Teams can validate the setup with a short CLI pass:
kt policy lint --file ./fashion-ip-protection.yaml
kt gateway run --policy-config ./fashion-ip-protection.yaml --port 41002
kt events tail --policy dlp-filter
kt events tail --policy data-routing-policy
That gives legal, security, and design-operations teams a concrete place to inspect blocked attempts and confirm that high-sensitivity routes are not silently expanding to less-restricted model targets.
Results and impact
Fashion organizations that govern AI this way do not need to choose between creativity and control. Teams still get faster research synthesis, drafting support, and operational assistance, but the most sensitive design and sourcing data is treated as a governed asset. That makes AI deployment easier to defend to creative leadership, legal teams, and external partners.
It also reduces launch risk. A route designed for controlled research and drafting is far less likely to become an invisible distribution channel for unreleased concepts or supplier-sensitive detail.
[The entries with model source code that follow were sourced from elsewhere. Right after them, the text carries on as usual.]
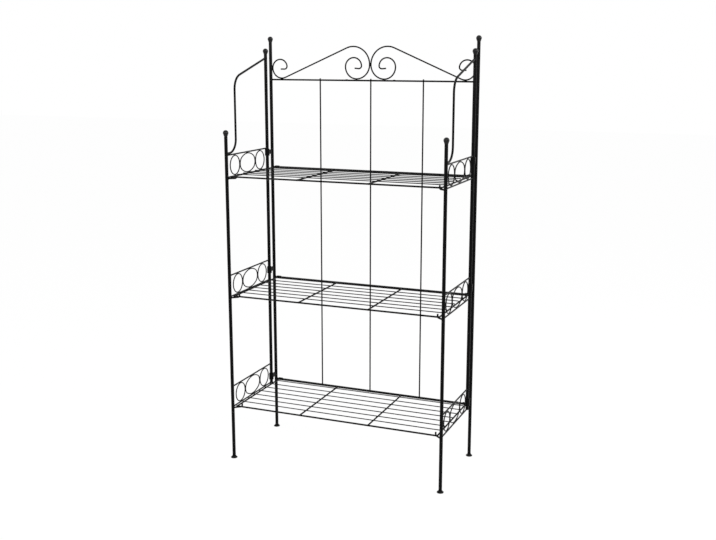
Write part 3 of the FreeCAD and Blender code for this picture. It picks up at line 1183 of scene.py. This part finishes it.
@dataclass(frozen=True)
class SideFrame(SubAssembly):
    """One side: two posts, ring guards at each shelf, the brace and the shelf hooks.

    Of the paired sizes, the brace's are for its upper and its lower end, rear_beads are for
    a guard's bottom and top rail, and hook_reach is across and to the back.
    """

    side: Side
    side_ball_z: float = 1271.5
    front_ball_z: float = 1032.0
    post_overrun: float = 3.0
    post_edge: float = 0.5
    rail_bite: float = 0.5
    brace_start_z: float = 1250.5
    brace_slope: float = 0.285
    brace_drop_y: float = 60.5
    brace_bends: tuple[float, float] = (45.0, 40.0)
    oval_end_bend: float = 22.0
    span_share: float = 7.22
    hook_reach: tuple[float, float] = (23.0, 19.0)
    hook_rise: float = 5.0
    hook_bend: float = 5.0
    hook_edge: float = 0.6
    rest_gap: float = 0.4
    front_bead: float = 0.9
    rear_beads: tuple[float, float] = (0.6, 0.25)
    brace_beads: tuple[float, float] = (1.3, 1.0)
    rail_spot: HalfSizes = (3.4, 1.5, 1.0)
    ring_spot: HalfSizes = (3.4, 1.2, 1.2)

    @property
    def body(self) -> str:
        """The body that this side's pieces ride on."""
        return f"{self.side.label}_side_frame"

    @property
    def x(self) -> float:
        """The upright plane that the side stands in."""
        return self.side.value * STOCK.half_width

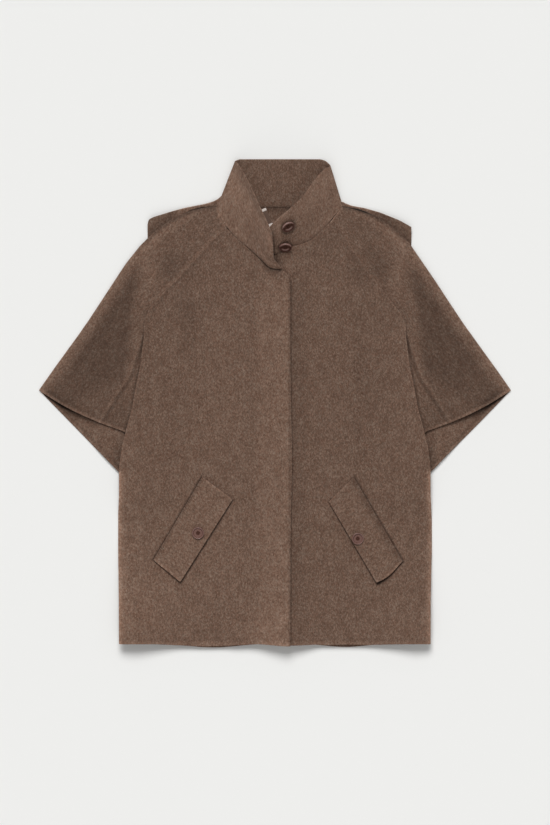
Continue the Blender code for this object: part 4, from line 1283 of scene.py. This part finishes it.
FLAP_BUTTON = 19.8
COLLAR_BUTTON = 22.2
BUTTON_HEIGHT = 3.2
BUTTON_SIDES = 72
FIRST_RING = 0.05
BUTTON_MIDDLE = (0.42, 26)  # the part of the radius where rings are close, and how many
BUTTON_HOLE = 1.7
HOLE_DEPTH = 2.2
HOLE_LIP = (0.36, 0.62)  # of the hole's width, where its wall ends and starts
HOLE_SPREAD = 1.45
BUTTON_DROP = 1.3  # a collar button sits this far below its place, as it is tipped
BUTTON_SHANK = 1.0  # of a flap's button
SHANK_POINTS = 6  # of the collar, whose mean height a collar button stands over
FLAP_BUTTON_TURNS = {"right": (6.0, -40.0), "left": (14.0, 60.0)}
COLLAR_BUTTON_TURNS = {  # tilt, turn, height over the collar's middle
    "upper": (51.0, 28.0, 6.0),
    "lower": (54.0, 2.0, 6.0),
}
BUTTON_PROFILE = (
    # part of the radius, part of the height
    (0.0, 0.3), (0.34, 0.3), (0.6, 0.32), (0.72, 0.38), (0.79, 0.66), (0.85, 0.96), (0.9, 1.0),
    (0.96, 0.88), (0.99, 0.68), (1.0, 0.5), (0.97, 0.25), (0.90, 0.08), (0.78, 0.0), (0.0, 0.0),
)
# Tone of each button by the part of the radius, from dark to light: painted highlights on the rim
# and painted shade in the dish and round the holes
FLAP_TONES = (
    ((0.0, 0.16), (0.24, 0.18), (0.4, 0.56), (0.6, 0.6), (0.72, 0.46), (0.86, 0.72), (1.0, 0.5)),
) * 3
# A collar button's painted highlight lies on the rim at its far side and inside the rim at its
# near side, over a dish in painted shade
COLLAR_TONES = (  # at the side away from the wearer's feet, at the ends, at the near side
    ((0.0, 0.14), (0.46, 0.16), (0.58, 0.8), (0.94, 1.0), (1.0, 0.5)),
    ((0.0, 0.14), (0.78, 0.16), (0.86, 0.5), (0.95, 0.5), (1.0, 0.2)),
    ((0.0, 0.14), (0.42, 0.18), (0.53, 0.9), (0.68, 0.9), (0.78, 0.16), (1.0, 0.1)),
)
TONE_SECTORS = ((0.2, 0.8), (0.3, 0.85))  # sines where the far and the near side start


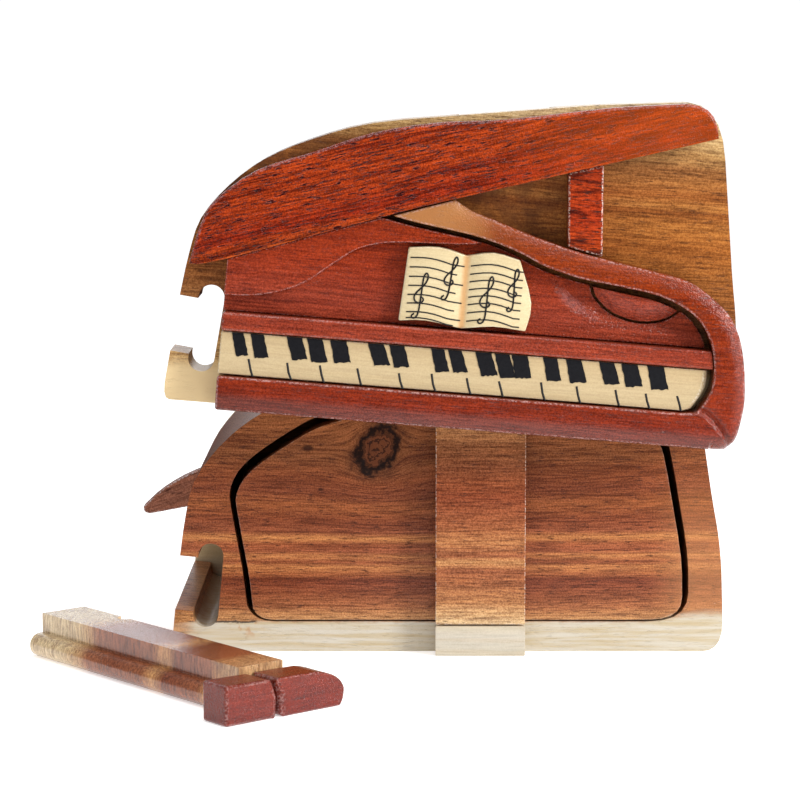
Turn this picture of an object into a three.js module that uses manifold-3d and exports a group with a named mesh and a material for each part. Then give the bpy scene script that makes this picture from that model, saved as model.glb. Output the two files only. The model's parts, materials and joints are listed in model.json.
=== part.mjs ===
// A band-sawn wooden secret box in the shape of a grand piano.
//
// A ring and a drawer are sawn from one block and closed by a back panel.
// The cover with the piano relief slides up a dovetail rail, and a T-shaped
// key bar locks the two together from the left-hand side.
//
// Millimetres, +X right, +Y back, +Z up. The origin is the middle of the
// box's base. The cover is drawn closed and then lifted, and the key is drawn
// in its slot and then laid on the table.

import * as THREE from 'three';
import { mergeVertices } from 'three/addons/utils/BufferGeometryUtils.js';
import Module from 'manifold-3d';

const wasm = await Module();
wasm.setup();

// ---------------------------------------------------------------------------
// Driving dimensions
// ---------------------------------------------------------------------------

// Box
const boxWidth = 153;
const boxHeight = 89;
const ringDepth = 74;
const backThickness = 5.7;

// Cover
const coverThickness = 15.5;
const rimThickness = 9.7;
const lidThickness = 10;
const propThickness = 7.5;
const deskUpperThickness = 8;
const deskLowerThickness = 4.6;
const leafThickness = 7.4;
const fallboardThickness = 8.9;
const keyboardThickness = 7.6;
const bookThickness = 4.2;

// How far the cover and its rim reach below the box while the slots line up
const coverSag = 1.4;
const rimSag = 2.2;

// Dovetail rail
const railCentre = 9;
const railFrontWidth = 24.9;
const railRootWidth = 20.5;
const railProud = 6.4;
const railSideClearance = 1.7;
const railFrontClearance = 0.8;

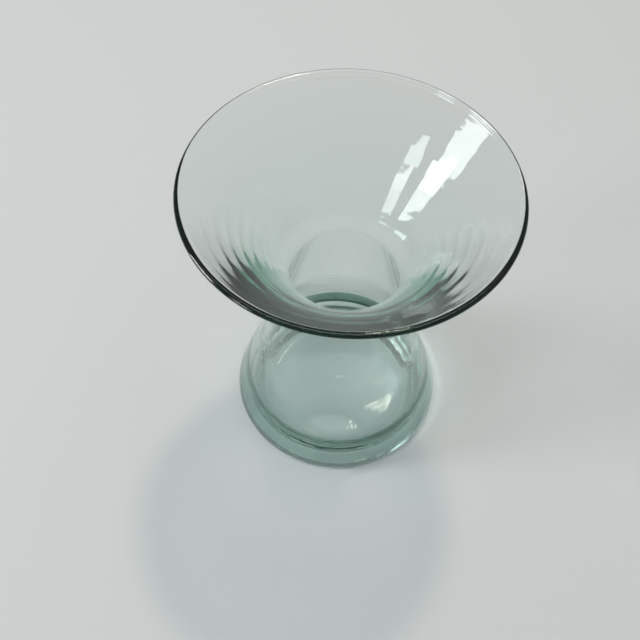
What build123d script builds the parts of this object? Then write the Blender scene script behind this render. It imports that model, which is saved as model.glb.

In brand-driven businesses, that prevention value often matters more than the raw productivity gain.
Key takeaways
- Fashion AI governance should treat design IP and launch-sensitive material as protected route inputs, not casual prompt context.
- Use RBAC to separate internal design roles from broader commercial and agency workflows.
- Use DLP Filter to stop prompts containing unreleased design or supplier-sensitive detail.
- Use Data Routing Policy and Zero Retention Endpoints to control provider handling.
- Use Audit Logger to support legal review and internal incident analysis.